> _Short exercise_
Give every line of the material again, exactly as written.
* * * * *
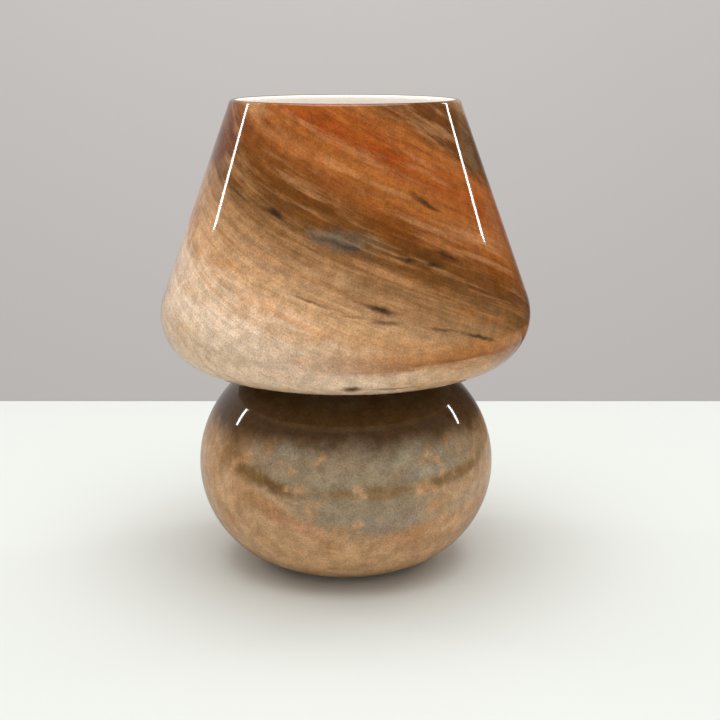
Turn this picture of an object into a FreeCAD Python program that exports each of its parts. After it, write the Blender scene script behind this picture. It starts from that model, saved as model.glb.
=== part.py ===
import FreeCAD, Part
import math
import os
from FreeCAD import Vector

# Mushroom table lamp, blown in one piece of cased glass: an open truncated-cone shade with a rounded
# shoulder, a drawn-in neck and a squashed ball for a base.  A lampholder stands on a pressed plate that
# closes the neck from above.  A cross bar pulls up under the neck and clamps the plate through a threaded
# tube.  A small screw-cap bulb sits in the lampholder, and the cord comes in by a grommet low at the back.
#
# Millimetres.  +Z is up, the origin is on the table under the lamp's axis, the front faces -Y.

# ---- Driving dimensions: the glass ------------------------------------------------------------------
lamp_height = 240.0          # table to the top of the rim
shade_radius = 95.0          # widest ring of the shade
rim_radius = 58.0            # outside of the open top
shoulder_arc = 26.5          # rounding of the shade's widest ring, in section
shoulder_rise = 25.5         # widest ring above the middle of the neck
underside_arc = 40.0         # section of the shade's underside, from the shoulder to the neck
neck_radius = 36.5           # narrowest ring, outside
neck_arc = 4.0               # rounding in the crease of the neck
base_radius = 77.0           # widest ring of the base
belly_height = 52.5          # widest ring of the base above the table
base_side_arc = 58.0         # section of the base from its widest ring upwards
base_top_arc = 35.5          # tighter section where the base turns in to the neck
base_top_turn = 42.5         # degrees up the side where that tighter arc begins
foot_radius = 42.0           # outside of the ground foot ring
opening_radius = 30.0        # hole ground in the bottom, through which the fitting is put in
glass_wall = 4.0
foot_thickness = 5.0         # glass left at the edge of that hole, where the wall settles thicker

# ---- Driving dimensions: what touches the glass -----------------------------------------------------
pad_count = 4
pad_radius = 4.0
pad_height = 1.5
pad_bevel = 0.3
cord_hole_drop = 40.0        # degrees below level of the drilled hole's axis, square to the wall
grommet_bore_radius = 3.25
grommet_sleeve_wall = 2.0
grommet_flange_width = 2.6   # how far each flange reaches past the sleeve
grommet_flange_thickness = 1.8
grommet_bite = 0.6           # rubber behind each flange, cut away to the curve of the glass
gasket_width = 9.0
gasket_height = 1.5          # rubber above the top of the glass lip

# ---- Driving dimensions: the clamp ------------------------------------------------------------------
plate_thickness = 1.5
plate_overhang = 1.2         # plate past the gasket
plate_lip_depth = 2.5        # turned-down edge of the plate
dish_depth = 8.5
dish_clearance = 3.5         # dish to the narrowest glass
dish_draft = 5.0             # how much the dish narrows towards its floor
thread_radius = 5.0          # M10 x 1 tube and nuts
thread_gap = 0.05
tube_bore_radius = 3.7
tube_above_nut = 7.0
tube_below_nut = 3.0
tube_bevel = 0.6
bar_reach = 3.0              # bar's tips past the middle of the neck's rounding
bar_width = 14.0
bar_thickness = 2.5
tip_wall = 2.0
tip_length = 11.0
nut_flats = 14.0
nut_height = 4.0
washer_radius = 9.0
washer_thickness = 1.0
tooth_count = 10

# ---- Driving dimensions: the lampholder -------------------------------------------------------------
holder_radius = 14.0
holder_wall = 1.8
cap_height = 26.0
cap_collar_radius = 9.0      # narrow lower end of the cap, round the threaded insert
cap_collar_height = 5.5
insert_wall = 2.0
insert_height = 8.0
block_height = 12.0
block_ledge = 2.0            # shelf in the cap that carries the terminal block
skirt_height = 22.0
skirt_spigot = 3.0           # how far the skirt plugs into the cap
grip_rib_count = 16
grip_rib_radius = 0.7
grip_rib_margin = 2.0        # plain wall above and below the ribs
socket_thread_length = 8.5
socket_lead = 0.8            # bevel at the socket's mouth
moulding_bevel = 1.0         # outer edges of the mouldings
contact_strip = 0.5          # thickness of the sprung brass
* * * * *
> _Response below_
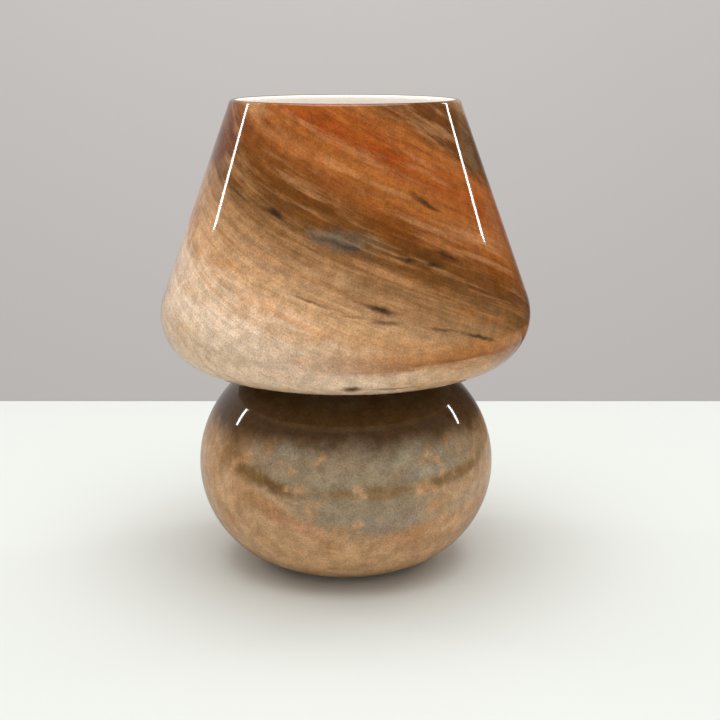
Turn this picture of an object into a FreeCAD Python program that exports each of its parts. After it, write the Blender scene script behind this picture. It starts from that model, saved as model.glb.
=== part.py ===
import FreeCAD, Part
import math
import os
from FreeCAD import Vector

# Mushroom table lamp, blown in one piece of cased glass: an open truncated-cone shade with a rounded
# shoulder, a drawn-in neck and a squashed ball for a base.  A lampholder stands on a pressed plate that
# closes the neck from above.  A cross bar pulls up under the neck and clamps the plate through a threaded
# tube.  A small screw-cap bulb sits in the lampholder, and the cord comes in by a grommet low at the back.
#
# Millimetres.  +Z is up, the origin is on the table under the lamp's axis, the front faces -Y.

# ---- Driving dimensions: the glass ------------------------------------------------------------------
lamp_height = 240.0          # table to the top of the rim
shade_radius = 95.0          # widest ring of the shade
rim_radius = 58.0            # outside of the open top
shoulder_arc = 26.5          # rounding of the shade's widest ring, in section
shoulder_rise = 25.5         # widest ring above the middle of the neck
underside_arc = 40.0         # section of the shade's underside, from the shoulder to the neck
neck_radius = 36.5           # narrowest ring, outside
neck_arc = 4.0               # rounding in the crease of the neck
base_radius = 77.0           # widest ring of the base
belly_height = 52.5          # widest ring of the base above the table
base_side_arc = 58.0         # section of the base from its widest ring upwards
base_top_arc = 35.5          # tighter section where the base turns in to the neck
base_top_turn = 42.5         # degrees up the side where that tighter arc begins
foot_radius = 42.0           # outside of the ground foot ring
opening_radius = 30.0        # hole ground in the bottom, through which the fitting is put in
glass_wall = 4.0
foot_thickness = 5.0         # glass left at the edge of that hole, where the wall settles thicker

# ---- Driving dimensions: what touches the glass -----------------------------------------------------
pad_count = 4
pad_radius = 4.0
pad_height = 1.5
pad_bevel = 0.3
cord_hole_drop = 40.0        # degrees below level of the drilled hole's axis, square to the wall
grommet_bore_radius = 3.25
grommet_sleeve_wall = 2.0
grommet_flange_width = 2.6   # how far each flange reaches past the sleeve
grommet_flange_thickness = 1.8
grommet_bite = 0.6           # rubber behind each flange, cut away to the curve of the glass
gasket_width = 9.0
gasket_height = 1.5          # rubber above the top of the glass lip

# ---- Driving dimensions: the clamp ------------------------------------------------------------------
plate_thickness = 1.5
plate_overhang = 1.2         # plate past the gasket
plate_lip_depth = 2.5        # turned-down edge of the plate
dish_depth = 8.5
dish_clearance = 3.5         # dish to the narrowest glass
dish_draft = 5.0             # how much the dish narrows towards its floor
thread_radius = 5.0          # M10 x 1 tube and nuts
thread_gap = 0.05
tube_bore_radius = 3.7
tube_above_nut = 7.0
tube_below_nut = 3.0
tube_bevel = 0.6
bar_reach = 3.0              # bar's tips past the middle of the neck's rounding
bar_width = 14.0
bar_thickness = 2.5
tip_wall = 2.0
tip_length = 11.0
nut_flats = 14.0
nut_height = 4.0
washer_radius = 9.0
washer_thickness = 1.0
tooth_count = 10

# ---- Driving dimensions: the lampholder -------------------------------------------------------------
holder_radius = 14.0
holder_wall = 1.8
cap_height = 26.0
cap_collar_radius = 9.0      # narrow lower end of the cap, round the threaded insert
cap_collar_height = 5.5
insert_wall = 2.0
insert_height = 8.0
block_height = 12.0
block_ledge = 2.0            # shelf in the cap that carries the terminal block
skirt_height = 22.0
skirt_spigot = 3.0           # how far the skirt plugs into the cap
grip_rib_count = 16
grip_rib_radius = 0.7
grip_rib_margin = 2.0        # plain wall above and below the ribs
socket_thread_length = 8.5
socket_lead = 0.8            # bevel at the socket's mouth
moulding_bevel = 1.0         # outer edges of the mouldings
contact_strip = 0.5          # thickness of the sprung brass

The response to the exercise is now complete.